Search code examples
text-to-speechfestival

Festival unit selection voice Missing diphone: # hash


Some background: In trying to build a unit selection voice I followed the steps here: https://github.com/CSTR-Edinburgh/CSTR-Edinburgh.github.io/blob/master/_posts/2016-8-21-Multisyn_unit_selection.md and used a voice definition from here: https://raw.githubusercontent.com/CSTR-Edinburgh/merlin/master/egs/hybrid_synthesis/s1/voice_definition_files/unit_selection/cstr_us_awb_arctic_multisyn.scm. Unfortunately, the wavs were too noisy so I ended up hand-labelling them and skipping the automatic labelling process.

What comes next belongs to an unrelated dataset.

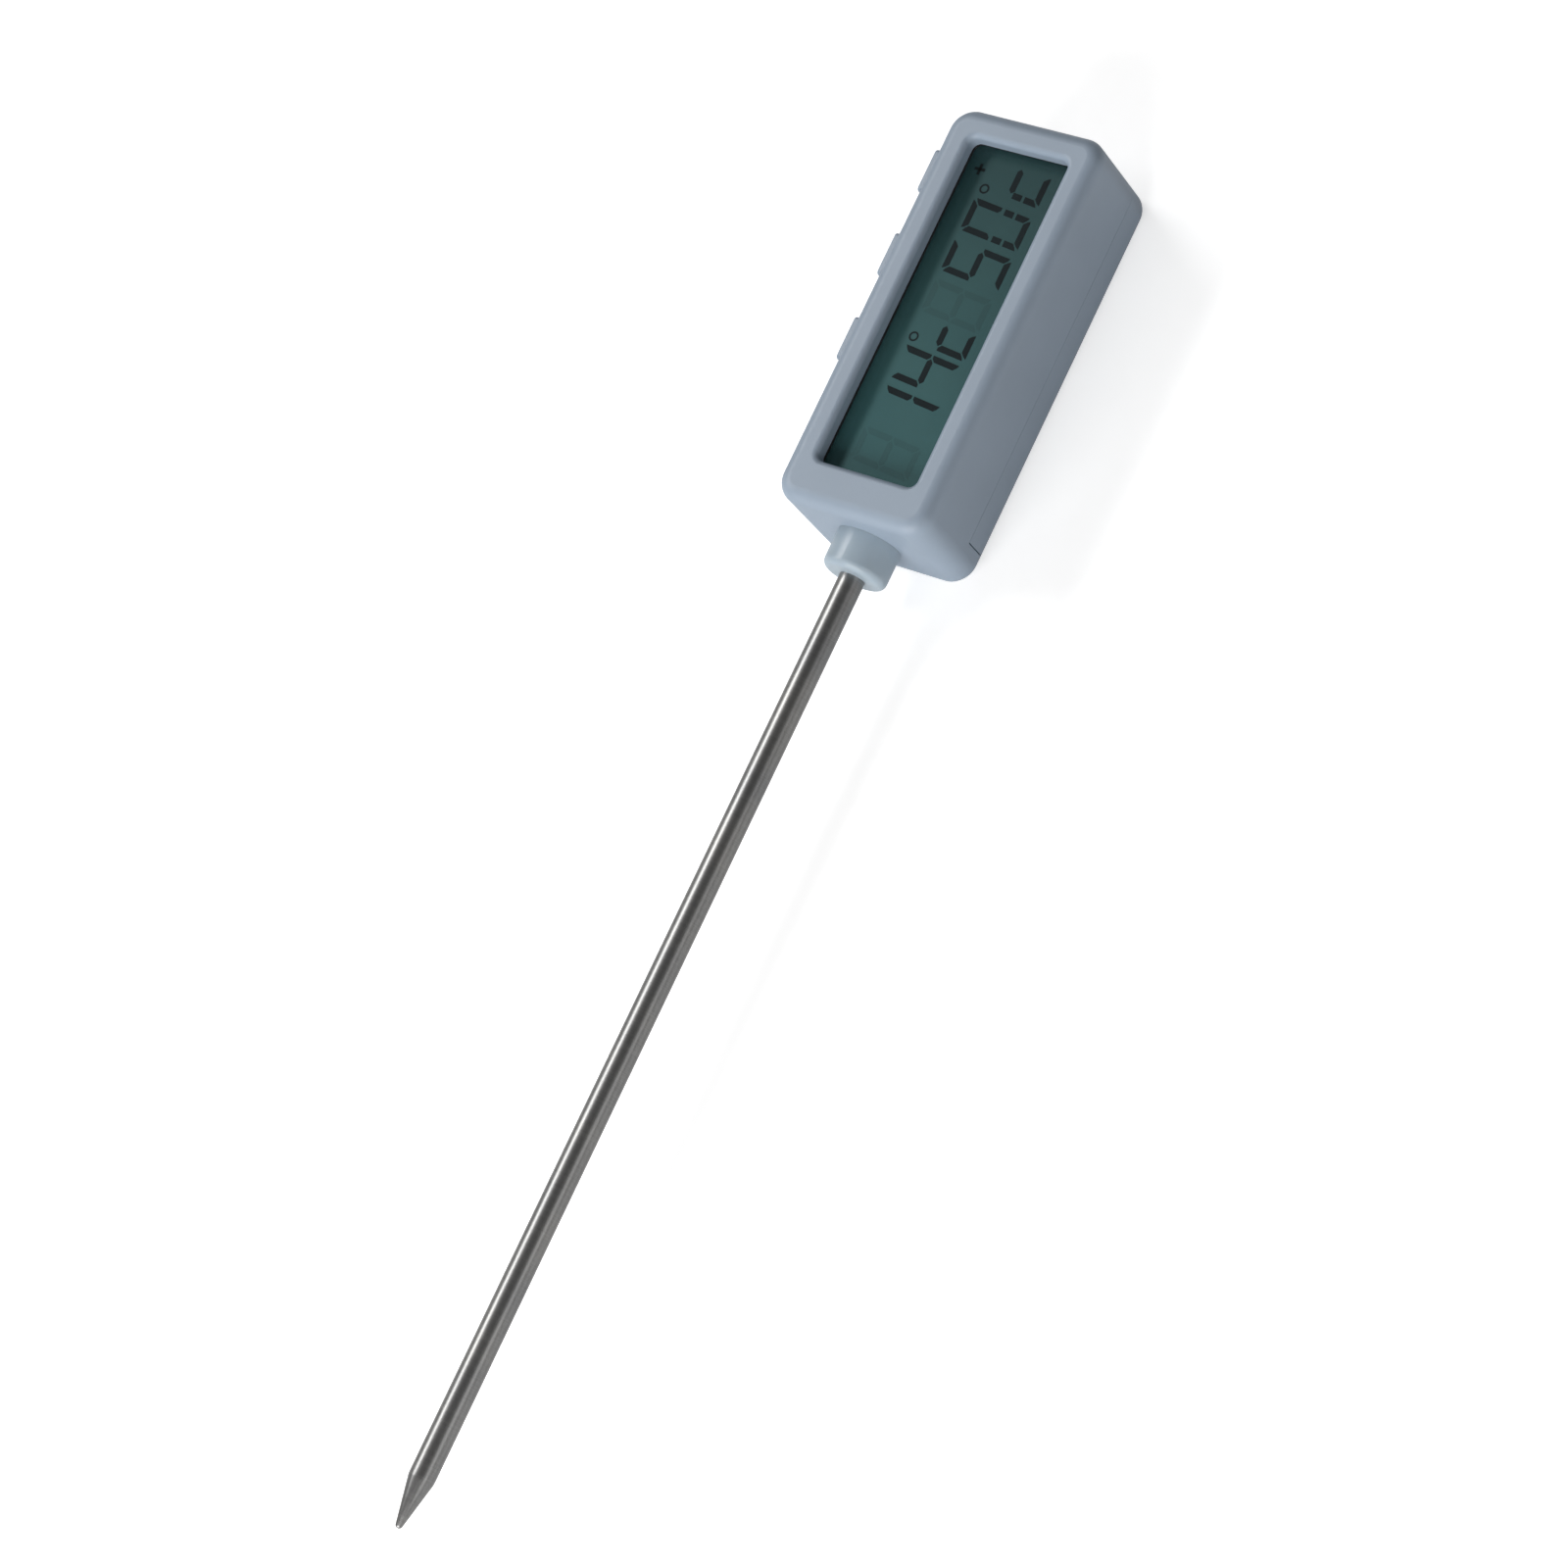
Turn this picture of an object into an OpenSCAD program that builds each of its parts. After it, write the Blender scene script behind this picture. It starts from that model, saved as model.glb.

The voice is ok now but still needs some work. One error that occurs constantly is that festival reports "Missing diphone" for any pause to phone transition, e.g.:

festival> (utt.relation.print (SayText "I can say anything I want.") 'Unit)
Missing diphone: #_ay
 diphone still missing, backing off: #_ay
 backed off: #_ay -> #_ax
 diphone still missing, backing off: #_ax
 backed off: #_ay -> #_#
 diphone still missing, backing off: #_#
 backed off: #_ay ->
Missing diphone: ey_eh
 Interword so inserting silence.
 diphone still missing, backing off: ey_#
 backed off: ey_eh -> ax_#
 diphone still missing, backing off: ax_#
 backed off: ey_eh -> #_#
 diphone still missing, backing off: #_#
 backed off: ey_eh ->
Missing diphone: #_eh
 diphone still missing, backing off: #_eh
 backed off: #_eh -> #_ax
 diphone still missing, backing off: #_ax
 backed off: #_eh -> #_#
 diphone still missing, backing off: #_#
 backed off: #_eh ->
Missing diphone: t_#
 diphone still missing, backing off: t_#
 backed off: t_# -> #_#
 diphone still missing, backing off: #_#
 backed off: t_# ->

I tried replacing sil and sp (from the automatic process) in the labels with pau and h# (in order to correspond with the silences used in festival/lib/radio_phones.scm), and I also tried replacing them with just # but this didn't change anything. The source wav/labs definitely contain the transitions above (e.g. several start with "I can") but festival never seems to use these.

How can I get festival to use the pause to phone transitions in the source data?

Thanks!


Solution

  • What was happening was when I was running a script based on the Multisyn unit selection the build_utts part was failing and skipping because the hand-labelled labels didn't match exactly what Festival would have predicted. For example, if the speaker had said "extreme" as eh k s ... but Festival would calculate ih k s ... the build_utts script would fail with an error like:

    align missmatch at ih (0.000000) eh (2.810566)
    

    I manually ran the build_utts script for each utterance and adjusted the label accordingly. If, like me, you are foolish enough to try hand-labelling yourself a couple of tips that helped me:

    • Consider removing any phone closures such as t_cl or d_cl as these can really mess it up when it's trying to match
    • Make sure there is a pause (i.e. #) at the start and end of each utterance as the build_utts script won't complain about it but when running the voice in Festival you will get an error like:

              -=-=-=-=-=- EST Error -=-=-=-=-=-
              {FND} Feature end not defined
      
              -=-=-=-=-=-=-=-=-=-=-=-=-=-=-=-=-
      

    Thanks to @NikolayShmyrev for pointing me in the right direction. He also recommended using Ossian instead of Festival which uses python rather than Festival's fairly difficult code.